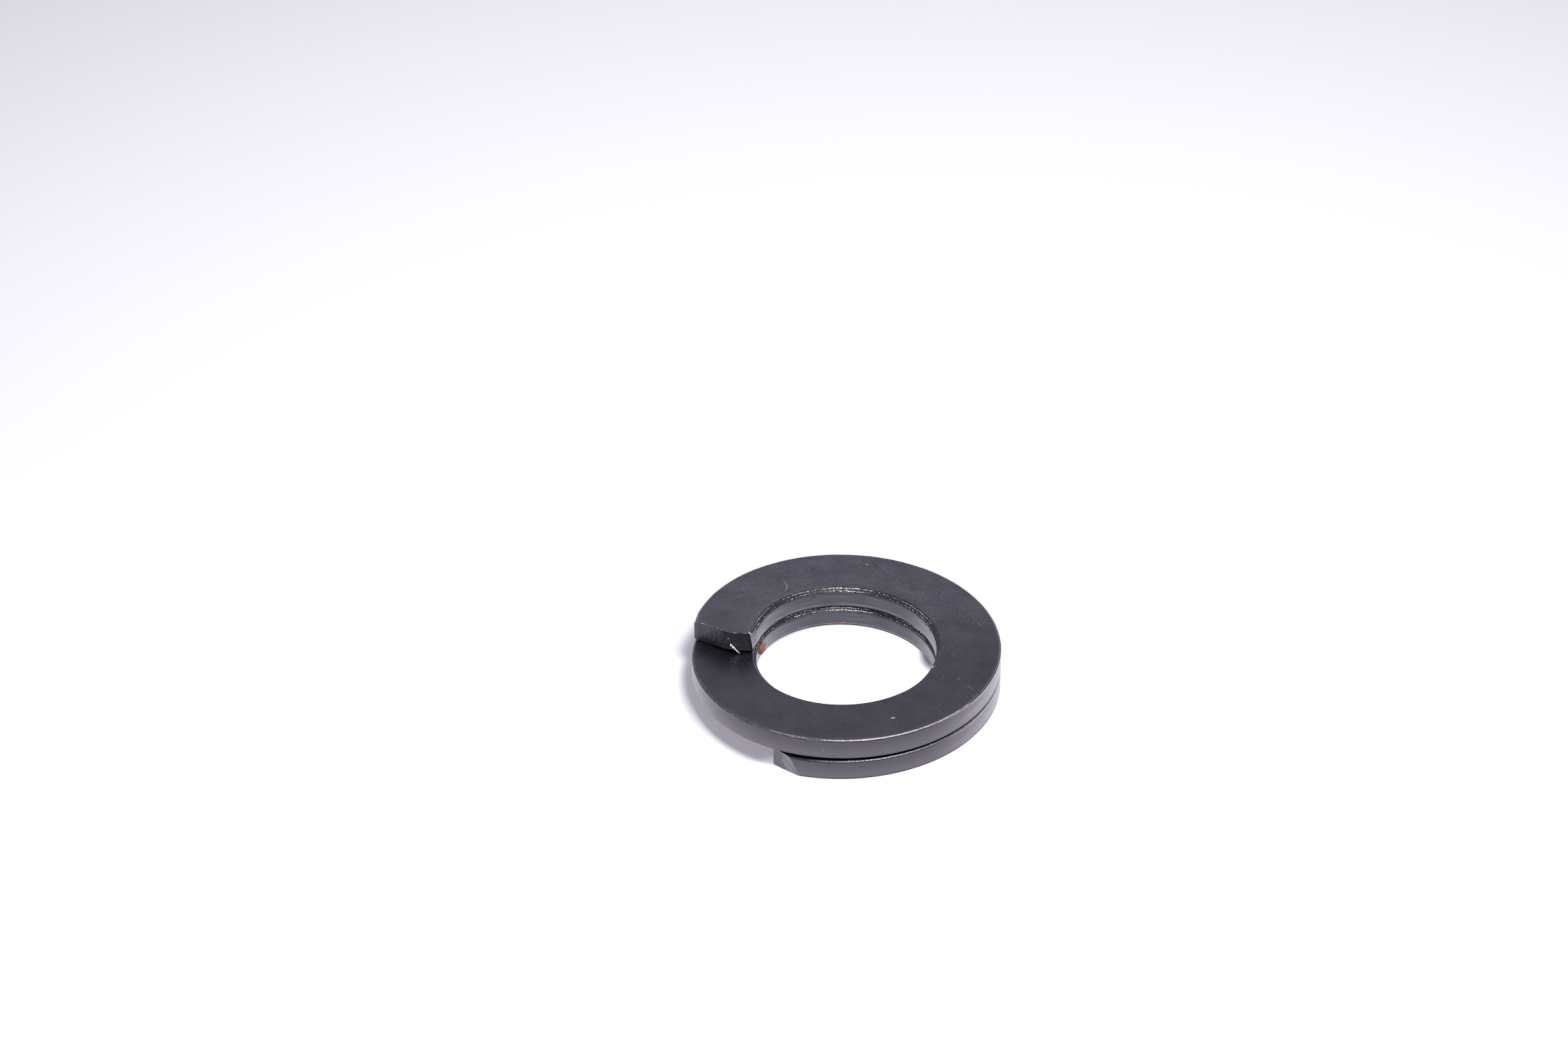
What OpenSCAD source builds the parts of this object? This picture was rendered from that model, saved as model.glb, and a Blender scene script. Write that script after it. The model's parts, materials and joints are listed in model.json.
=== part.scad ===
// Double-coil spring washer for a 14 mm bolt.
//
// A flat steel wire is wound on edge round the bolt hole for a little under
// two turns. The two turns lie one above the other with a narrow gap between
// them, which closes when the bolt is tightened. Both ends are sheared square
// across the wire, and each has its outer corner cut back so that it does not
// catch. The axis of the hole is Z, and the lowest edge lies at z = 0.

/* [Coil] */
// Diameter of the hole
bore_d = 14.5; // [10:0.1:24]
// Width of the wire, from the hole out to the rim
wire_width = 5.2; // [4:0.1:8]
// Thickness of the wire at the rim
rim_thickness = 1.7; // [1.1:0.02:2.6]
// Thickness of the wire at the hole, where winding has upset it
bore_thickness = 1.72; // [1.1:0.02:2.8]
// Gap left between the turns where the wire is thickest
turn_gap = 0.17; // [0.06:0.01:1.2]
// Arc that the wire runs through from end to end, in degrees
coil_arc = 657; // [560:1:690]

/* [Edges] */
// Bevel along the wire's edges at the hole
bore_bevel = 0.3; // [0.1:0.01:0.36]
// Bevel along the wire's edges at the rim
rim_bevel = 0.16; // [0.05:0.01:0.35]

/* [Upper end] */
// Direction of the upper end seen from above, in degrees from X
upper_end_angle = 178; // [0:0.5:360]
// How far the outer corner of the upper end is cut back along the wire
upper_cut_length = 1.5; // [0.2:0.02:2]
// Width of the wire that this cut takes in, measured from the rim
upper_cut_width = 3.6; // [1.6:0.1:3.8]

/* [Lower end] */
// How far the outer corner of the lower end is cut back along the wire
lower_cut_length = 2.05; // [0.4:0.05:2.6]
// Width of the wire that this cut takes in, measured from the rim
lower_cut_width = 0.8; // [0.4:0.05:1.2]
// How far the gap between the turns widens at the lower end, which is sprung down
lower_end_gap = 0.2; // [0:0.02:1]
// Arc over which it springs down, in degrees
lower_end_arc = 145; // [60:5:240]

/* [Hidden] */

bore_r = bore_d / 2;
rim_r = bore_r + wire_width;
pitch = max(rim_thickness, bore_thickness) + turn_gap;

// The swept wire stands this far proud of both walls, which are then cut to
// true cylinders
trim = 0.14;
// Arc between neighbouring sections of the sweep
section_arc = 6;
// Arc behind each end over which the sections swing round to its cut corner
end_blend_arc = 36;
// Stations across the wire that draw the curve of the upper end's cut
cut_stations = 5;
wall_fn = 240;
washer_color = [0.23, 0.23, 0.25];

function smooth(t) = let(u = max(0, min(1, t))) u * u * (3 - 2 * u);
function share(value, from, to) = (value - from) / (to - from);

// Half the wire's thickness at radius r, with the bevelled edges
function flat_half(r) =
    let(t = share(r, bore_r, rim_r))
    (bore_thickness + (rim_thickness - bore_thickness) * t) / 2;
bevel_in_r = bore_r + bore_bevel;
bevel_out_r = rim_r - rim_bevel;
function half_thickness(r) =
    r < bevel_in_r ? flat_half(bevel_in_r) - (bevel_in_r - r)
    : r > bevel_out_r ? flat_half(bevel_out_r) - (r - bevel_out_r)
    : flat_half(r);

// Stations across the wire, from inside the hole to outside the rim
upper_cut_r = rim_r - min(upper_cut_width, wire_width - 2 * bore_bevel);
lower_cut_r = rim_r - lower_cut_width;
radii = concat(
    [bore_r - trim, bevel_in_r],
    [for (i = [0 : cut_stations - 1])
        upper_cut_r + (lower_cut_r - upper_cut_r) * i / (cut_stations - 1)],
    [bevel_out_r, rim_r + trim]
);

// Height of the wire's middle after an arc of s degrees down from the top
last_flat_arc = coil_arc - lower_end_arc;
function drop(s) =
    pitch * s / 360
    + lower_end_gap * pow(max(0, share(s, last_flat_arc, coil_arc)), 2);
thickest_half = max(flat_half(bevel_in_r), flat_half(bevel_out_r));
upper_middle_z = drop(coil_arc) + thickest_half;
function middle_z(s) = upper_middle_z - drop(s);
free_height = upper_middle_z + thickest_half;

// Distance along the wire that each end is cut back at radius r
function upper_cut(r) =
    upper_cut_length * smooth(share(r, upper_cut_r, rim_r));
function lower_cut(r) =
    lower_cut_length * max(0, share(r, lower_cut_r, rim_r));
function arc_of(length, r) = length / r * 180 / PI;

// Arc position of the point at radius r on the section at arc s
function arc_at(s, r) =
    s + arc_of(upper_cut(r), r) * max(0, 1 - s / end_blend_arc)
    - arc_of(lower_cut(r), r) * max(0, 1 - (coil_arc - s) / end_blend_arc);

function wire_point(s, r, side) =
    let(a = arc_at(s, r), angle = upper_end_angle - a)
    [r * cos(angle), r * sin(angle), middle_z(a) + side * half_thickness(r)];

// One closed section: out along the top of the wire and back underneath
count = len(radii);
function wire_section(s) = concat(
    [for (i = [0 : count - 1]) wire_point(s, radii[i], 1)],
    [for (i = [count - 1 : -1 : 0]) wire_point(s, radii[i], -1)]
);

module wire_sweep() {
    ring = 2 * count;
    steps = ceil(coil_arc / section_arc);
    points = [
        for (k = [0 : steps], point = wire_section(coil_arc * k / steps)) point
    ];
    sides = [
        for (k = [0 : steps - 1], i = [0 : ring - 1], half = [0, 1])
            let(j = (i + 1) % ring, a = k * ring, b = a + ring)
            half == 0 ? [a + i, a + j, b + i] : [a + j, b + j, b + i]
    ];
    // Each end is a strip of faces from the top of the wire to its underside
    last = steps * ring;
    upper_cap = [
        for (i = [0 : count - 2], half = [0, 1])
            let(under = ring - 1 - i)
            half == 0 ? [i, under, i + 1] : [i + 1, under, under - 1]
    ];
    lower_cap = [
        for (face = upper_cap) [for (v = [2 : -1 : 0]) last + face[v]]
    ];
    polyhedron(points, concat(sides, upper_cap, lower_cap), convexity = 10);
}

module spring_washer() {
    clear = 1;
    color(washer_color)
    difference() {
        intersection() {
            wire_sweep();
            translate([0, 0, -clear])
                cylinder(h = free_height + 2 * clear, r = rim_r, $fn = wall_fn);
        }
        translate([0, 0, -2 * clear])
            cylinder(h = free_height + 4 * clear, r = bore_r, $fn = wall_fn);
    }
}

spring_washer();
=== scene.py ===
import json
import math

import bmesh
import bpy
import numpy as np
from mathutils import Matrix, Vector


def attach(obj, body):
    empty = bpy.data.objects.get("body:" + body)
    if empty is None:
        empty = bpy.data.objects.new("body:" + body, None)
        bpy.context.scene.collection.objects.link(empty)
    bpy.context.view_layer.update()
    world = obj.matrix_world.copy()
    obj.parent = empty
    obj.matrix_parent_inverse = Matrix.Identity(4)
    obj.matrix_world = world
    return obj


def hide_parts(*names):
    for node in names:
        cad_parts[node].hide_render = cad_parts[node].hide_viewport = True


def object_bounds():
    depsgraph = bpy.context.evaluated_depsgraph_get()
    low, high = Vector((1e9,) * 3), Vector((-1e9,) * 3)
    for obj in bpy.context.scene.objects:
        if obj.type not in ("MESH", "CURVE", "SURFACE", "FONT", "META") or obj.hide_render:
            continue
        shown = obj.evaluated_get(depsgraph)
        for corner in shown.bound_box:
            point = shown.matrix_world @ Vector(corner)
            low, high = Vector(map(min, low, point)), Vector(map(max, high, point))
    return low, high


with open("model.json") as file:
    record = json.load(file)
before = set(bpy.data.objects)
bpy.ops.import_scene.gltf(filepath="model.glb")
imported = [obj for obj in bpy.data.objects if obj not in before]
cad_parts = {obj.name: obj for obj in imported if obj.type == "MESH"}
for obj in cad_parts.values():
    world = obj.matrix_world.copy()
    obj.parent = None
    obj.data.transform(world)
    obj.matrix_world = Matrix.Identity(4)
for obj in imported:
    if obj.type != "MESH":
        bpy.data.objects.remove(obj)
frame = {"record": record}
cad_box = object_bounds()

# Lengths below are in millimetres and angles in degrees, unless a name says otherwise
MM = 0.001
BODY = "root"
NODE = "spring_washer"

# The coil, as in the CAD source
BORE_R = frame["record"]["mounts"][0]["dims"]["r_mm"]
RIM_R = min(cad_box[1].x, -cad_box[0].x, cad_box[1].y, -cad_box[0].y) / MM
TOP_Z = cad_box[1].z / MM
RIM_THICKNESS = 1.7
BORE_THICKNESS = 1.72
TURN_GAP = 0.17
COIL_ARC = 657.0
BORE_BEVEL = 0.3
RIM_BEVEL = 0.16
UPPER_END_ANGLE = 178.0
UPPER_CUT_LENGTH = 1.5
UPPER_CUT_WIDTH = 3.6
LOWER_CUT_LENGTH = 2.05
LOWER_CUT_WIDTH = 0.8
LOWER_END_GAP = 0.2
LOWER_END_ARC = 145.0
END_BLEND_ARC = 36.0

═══

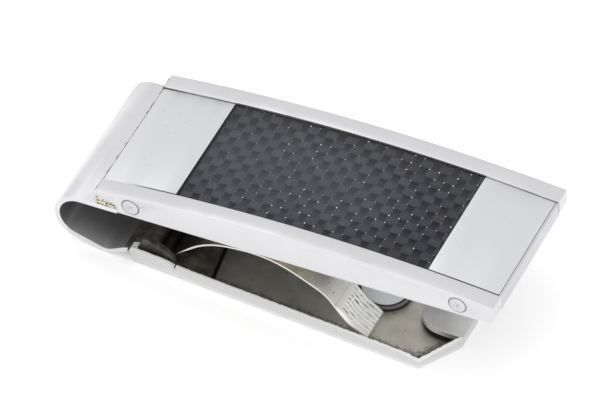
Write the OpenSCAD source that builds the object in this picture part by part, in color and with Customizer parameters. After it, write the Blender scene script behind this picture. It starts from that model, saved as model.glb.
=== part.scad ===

═══

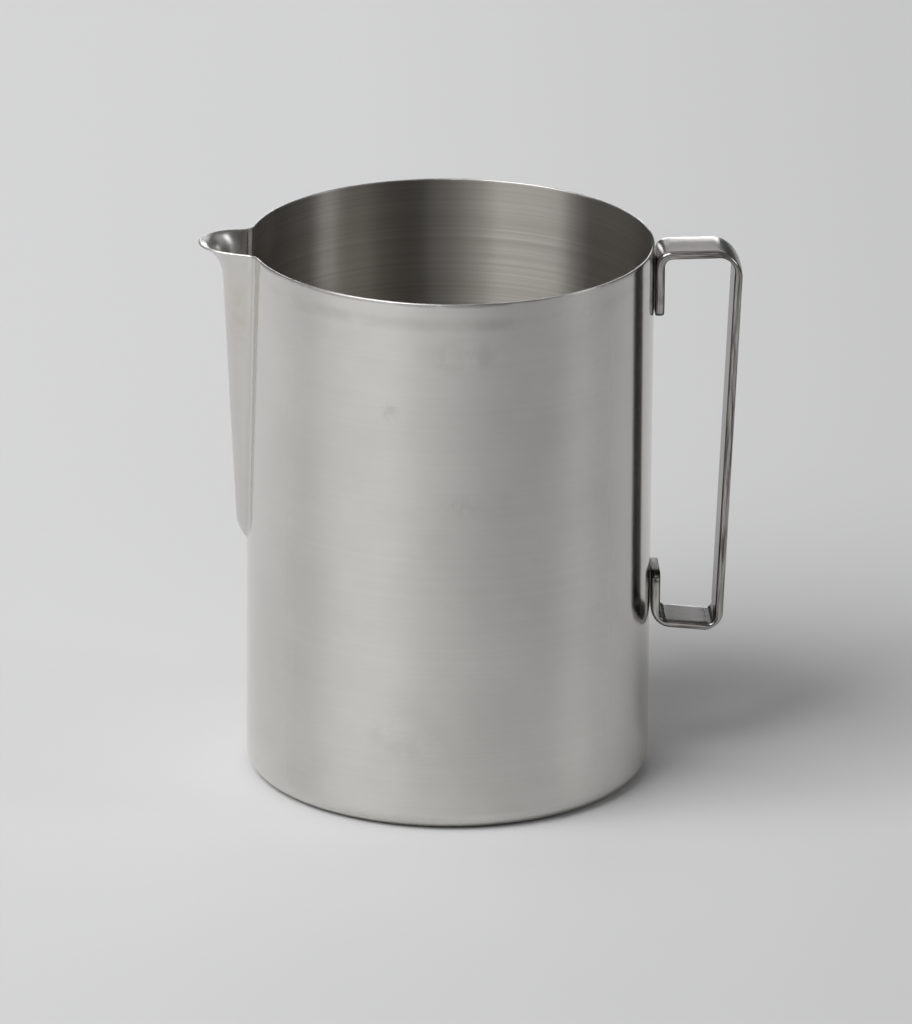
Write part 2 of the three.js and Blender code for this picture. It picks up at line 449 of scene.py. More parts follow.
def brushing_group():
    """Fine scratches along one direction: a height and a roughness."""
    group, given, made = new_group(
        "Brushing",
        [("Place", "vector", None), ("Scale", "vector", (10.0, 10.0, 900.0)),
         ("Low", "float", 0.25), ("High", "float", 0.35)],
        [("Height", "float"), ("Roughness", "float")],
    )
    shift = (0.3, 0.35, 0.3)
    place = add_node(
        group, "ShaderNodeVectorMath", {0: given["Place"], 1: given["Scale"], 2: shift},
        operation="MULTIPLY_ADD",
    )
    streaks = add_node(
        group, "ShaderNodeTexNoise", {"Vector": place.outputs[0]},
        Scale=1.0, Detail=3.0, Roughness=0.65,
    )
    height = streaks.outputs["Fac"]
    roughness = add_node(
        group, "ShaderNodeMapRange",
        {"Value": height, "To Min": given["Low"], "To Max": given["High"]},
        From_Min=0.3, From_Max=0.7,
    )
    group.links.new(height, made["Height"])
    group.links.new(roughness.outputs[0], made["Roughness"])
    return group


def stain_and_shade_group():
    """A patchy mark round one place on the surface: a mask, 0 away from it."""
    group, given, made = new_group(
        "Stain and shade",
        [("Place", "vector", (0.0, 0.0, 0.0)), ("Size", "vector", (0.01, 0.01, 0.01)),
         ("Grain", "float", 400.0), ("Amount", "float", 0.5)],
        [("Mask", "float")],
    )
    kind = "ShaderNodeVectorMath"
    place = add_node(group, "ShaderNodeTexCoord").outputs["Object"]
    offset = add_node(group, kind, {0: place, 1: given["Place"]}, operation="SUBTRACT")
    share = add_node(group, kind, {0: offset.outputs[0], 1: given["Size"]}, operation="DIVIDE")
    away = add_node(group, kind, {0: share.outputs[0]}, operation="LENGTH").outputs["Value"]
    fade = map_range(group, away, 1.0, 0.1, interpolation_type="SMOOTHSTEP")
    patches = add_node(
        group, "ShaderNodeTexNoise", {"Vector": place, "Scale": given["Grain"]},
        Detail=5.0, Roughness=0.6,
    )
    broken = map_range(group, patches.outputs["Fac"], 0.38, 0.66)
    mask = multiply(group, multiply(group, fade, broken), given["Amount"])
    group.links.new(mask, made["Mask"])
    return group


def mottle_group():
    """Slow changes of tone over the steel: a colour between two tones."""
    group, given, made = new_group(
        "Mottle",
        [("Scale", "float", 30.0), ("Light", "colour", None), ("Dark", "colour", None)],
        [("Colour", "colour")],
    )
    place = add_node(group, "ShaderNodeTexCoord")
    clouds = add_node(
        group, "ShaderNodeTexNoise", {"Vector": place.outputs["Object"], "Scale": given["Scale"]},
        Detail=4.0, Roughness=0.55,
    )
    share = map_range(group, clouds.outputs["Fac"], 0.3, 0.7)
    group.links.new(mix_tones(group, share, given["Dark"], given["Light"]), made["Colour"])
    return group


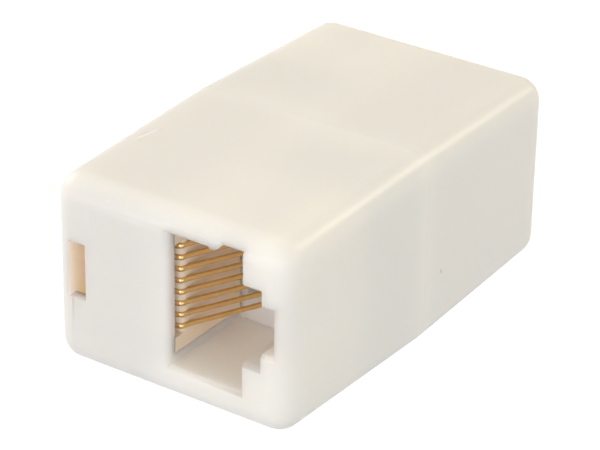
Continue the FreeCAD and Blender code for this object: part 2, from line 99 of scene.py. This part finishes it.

═══

Do this :: Retype, in the same exact form, the lines of the material above from the line holding "for corner in" through the line holding "obj.parent = None".

Result of the task ::
        for corner in shown.bound_box:
            point = shown.matrix_world @ Vector(corner)
            low, high = Vector(map(min, low, point)), Vector(map(max, high, point))
    return low, high


with open("model.json") as file:
    record = json.load(file)
before = set(bpy.data.objects)
bpy.ops.import_scene.gltf(filepath="model.glb")
imported = [obj for obj in bpy.data.objects if obj not in before]
cad_parts = {obj.name: obj for obj in imported if obj.type == "MESH"}
for obj in cad_parts.values():
    world = obj.matrix_world.copy()
    obj.parent = None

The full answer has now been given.